The line containing "List this object's" and every line after it, through the last, are to be extracted exactly; no other lines belong in the answer.

Exercise data —
%%
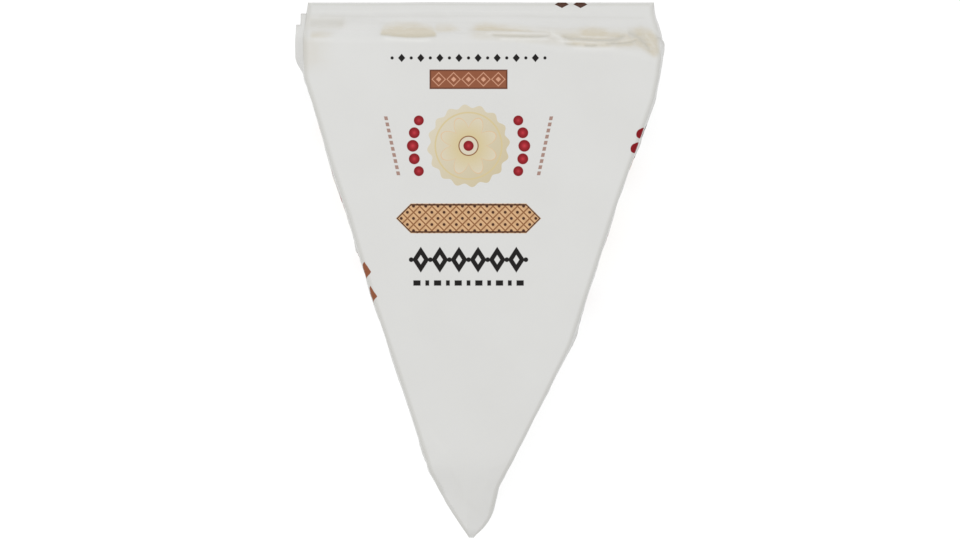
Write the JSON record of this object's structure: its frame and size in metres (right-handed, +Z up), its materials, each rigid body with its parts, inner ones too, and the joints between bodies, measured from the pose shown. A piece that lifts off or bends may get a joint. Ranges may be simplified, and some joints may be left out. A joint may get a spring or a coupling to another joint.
{
  "type": "paper-wrapped brie wedge",
  "caption": "Triangular wedge of soft white-rind cheese, shut in its folded and printed white paper wrap and lying flat with the printed face up.",
  "frame": {"origin": "centre of the bounding box at the level of the surface that the pack lies on", "axes": "+Z up out of the printed face, +Y from the narrow tip towards the broad rind end, +X to the right when the printed face is seen from above with the tip nearest"},
  "size_m": [0.0976, 0.143, 0.0289],
  "materials": {
    "paper": "white coated wrapping paper with a soft satin sheen, printed in dark brown, tan, cream and deep red"
  },
  "bodies": {
    "root": {"wrapped_wedge": "paper"}
  },
  "joints": []
}
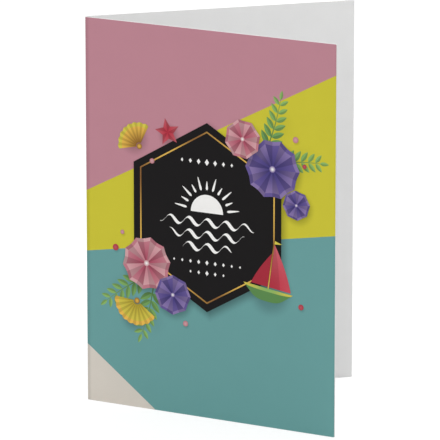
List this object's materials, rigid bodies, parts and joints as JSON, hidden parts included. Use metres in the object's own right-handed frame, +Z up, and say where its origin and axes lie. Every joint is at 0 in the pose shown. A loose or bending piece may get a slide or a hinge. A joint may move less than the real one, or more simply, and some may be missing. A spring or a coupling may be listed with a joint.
{
  "type": "greeting card",
  "caption": "Portrait greeting card of stiff white card stock, folded once down the middle and standing half open on its lower edge, with a printed front panel.",
  "frame": {"origin": "centre of the bounding box at the lower cut edge, which is what the card stands on", "axes": "+Z up along the fold, +X from the fold towards the free edges, so the card opens towards +X, with the printed front panel on the -Y side and the back panel on the +Y side"},
  "size_m": [0.1168, 0.1004, 0.1778],
  "materials": {
    "card_stock": "matte",
    "cover_print": "satin"
  },
  "bodies": {
    "root": {"card": "card_stock"}
  },
  "joints": []
}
%%
The result —
List this object's materials, rigid bodies, parts and joints as JSON, hidden parts included. Use metres in the object's own right-handed frame, +Z up, and say where its origin and axes lie. Every joint is at 0 in the pose shown. A loose or bending piece may get a slide or a hinge. A joint may move less than the real one, or more simply, and some may be missing. A spring or a coupling may be listed with a joint.
{
  "type": "greeting card",
  "caption": "Portrait greeting card of stiff white card stock, folded once down the middle and standing half open on its lower edge, with a printed front panel.",
  "frame": {"origin": "centre of the bounding box at the lower cut edge, which is what the card stands on", "axes": "+Z up along the fold, +X from the fold towards the free edges, so the card opens towards +X, with the printed front panel on the -Y side and the back panel on the +Y side"},
  "size_m": [0.1168, 0.1004, 0.1778],
  "materials": {
    "card_stock": "matte",
    "cover_print": "satin"
  },
  "bodies": {
    "root": {"card": "card_stock"}
  },
  "joints": []
}